▶ Source material:
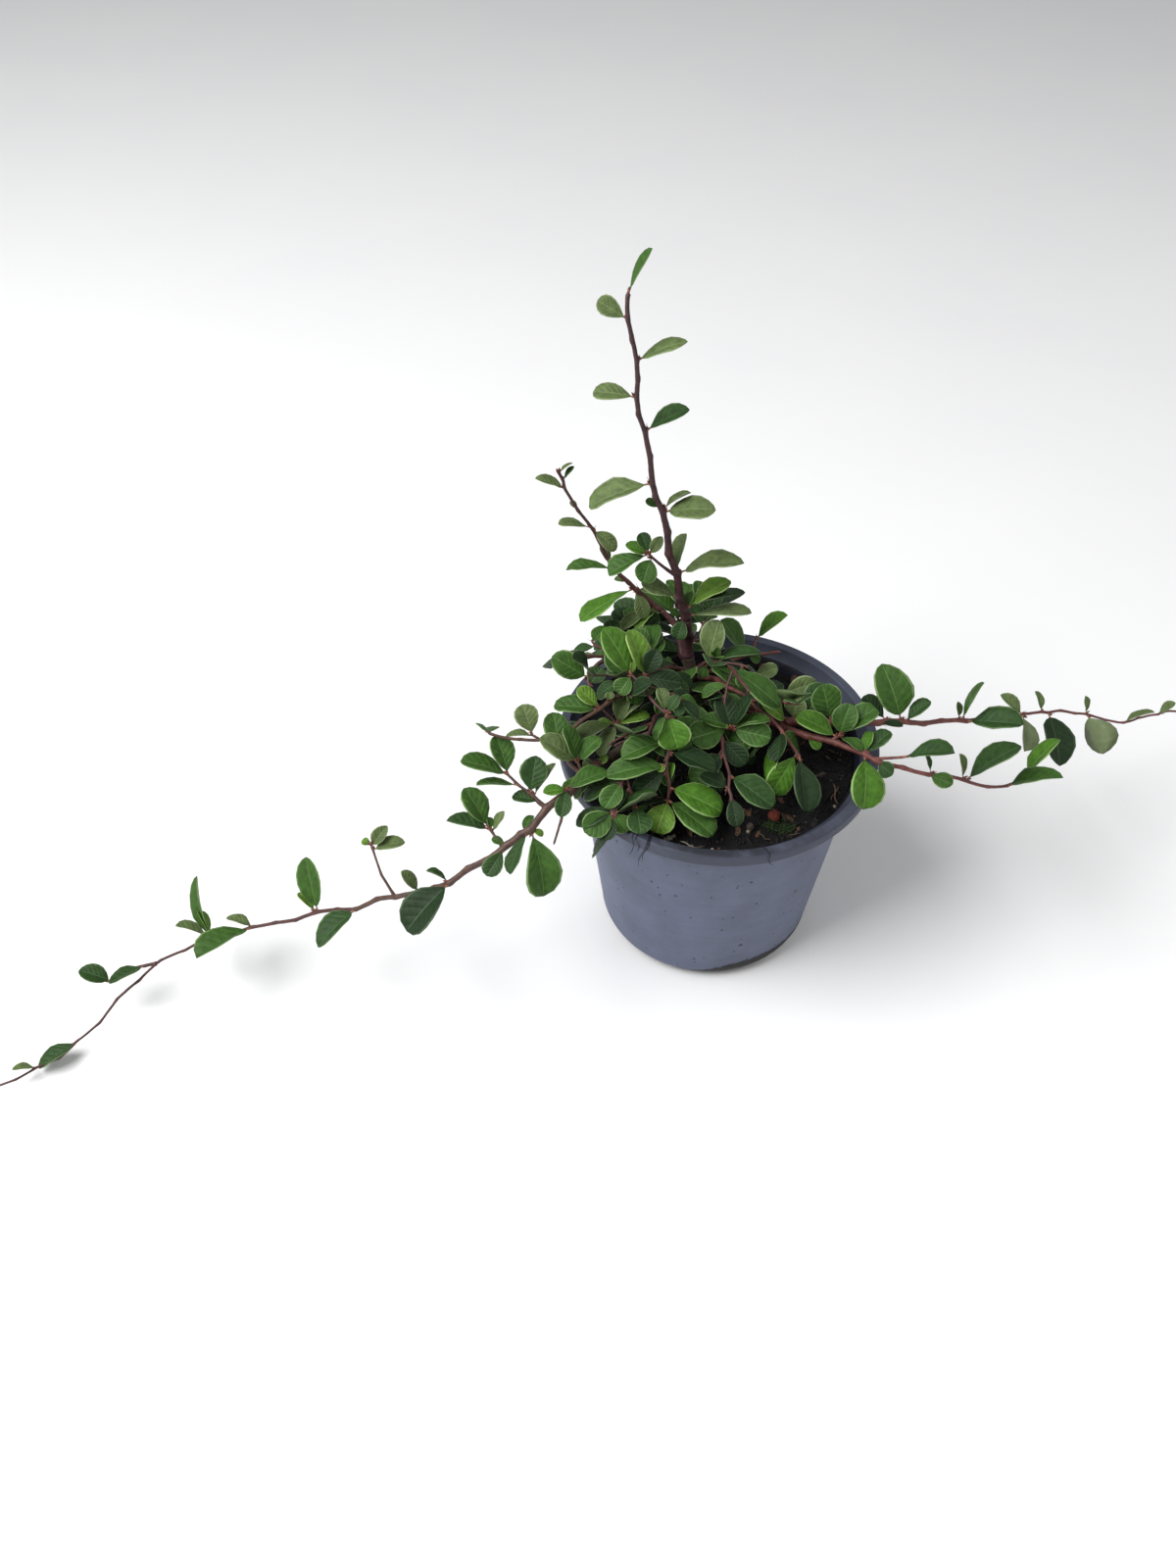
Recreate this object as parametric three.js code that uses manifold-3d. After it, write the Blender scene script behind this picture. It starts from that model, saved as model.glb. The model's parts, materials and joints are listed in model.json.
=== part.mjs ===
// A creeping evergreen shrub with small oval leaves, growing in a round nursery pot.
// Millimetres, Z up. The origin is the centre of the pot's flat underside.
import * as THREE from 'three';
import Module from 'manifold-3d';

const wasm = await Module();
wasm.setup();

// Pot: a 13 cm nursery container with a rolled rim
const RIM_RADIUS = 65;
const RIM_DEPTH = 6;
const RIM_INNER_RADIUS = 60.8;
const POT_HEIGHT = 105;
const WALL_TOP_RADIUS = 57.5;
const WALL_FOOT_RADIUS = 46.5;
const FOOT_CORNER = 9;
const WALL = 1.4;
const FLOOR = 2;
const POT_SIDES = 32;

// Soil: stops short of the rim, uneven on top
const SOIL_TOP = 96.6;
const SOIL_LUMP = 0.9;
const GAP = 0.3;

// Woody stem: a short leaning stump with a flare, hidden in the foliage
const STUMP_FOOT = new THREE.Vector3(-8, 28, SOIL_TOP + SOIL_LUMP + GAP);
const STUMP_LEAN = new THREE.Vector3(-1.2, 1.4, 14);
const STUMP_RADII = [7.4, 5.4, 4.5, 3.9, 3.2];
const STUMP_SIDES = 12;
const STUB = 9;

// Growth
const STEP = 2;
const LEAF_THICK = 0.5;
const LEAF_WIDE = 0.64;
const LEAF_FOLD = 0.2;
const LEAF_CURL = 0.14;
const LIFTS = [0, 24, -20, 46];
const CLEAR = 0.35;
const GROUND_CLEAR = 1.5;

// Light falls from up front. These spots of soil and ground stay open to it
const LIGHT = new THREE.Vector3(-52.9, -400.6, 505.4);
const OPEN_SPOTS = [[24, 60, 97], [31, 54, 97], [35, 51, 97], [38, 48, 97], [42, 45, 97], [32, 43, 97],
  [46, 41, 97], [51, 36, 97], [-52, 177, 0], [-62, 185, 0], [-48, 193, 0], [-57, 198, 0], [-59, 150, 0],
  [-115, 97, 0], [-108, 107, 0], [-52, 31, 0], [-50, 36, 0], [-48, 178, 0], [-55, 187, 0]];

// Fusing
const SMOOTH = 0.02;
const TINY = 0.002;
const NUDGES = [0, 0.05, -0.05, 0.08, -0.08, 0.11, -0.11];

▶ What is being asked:
In the listing above, find each line with the word "manifold" and copy it.

▶ Reply:
Recreate this object as parametric three.js code that uses manifold-3d. After it, write the Blender scene script behind this picture. It starts from that model, saved as model.glb. The model's parts, materials and joints are listed in model.json.
import Module from 'manifold-3d';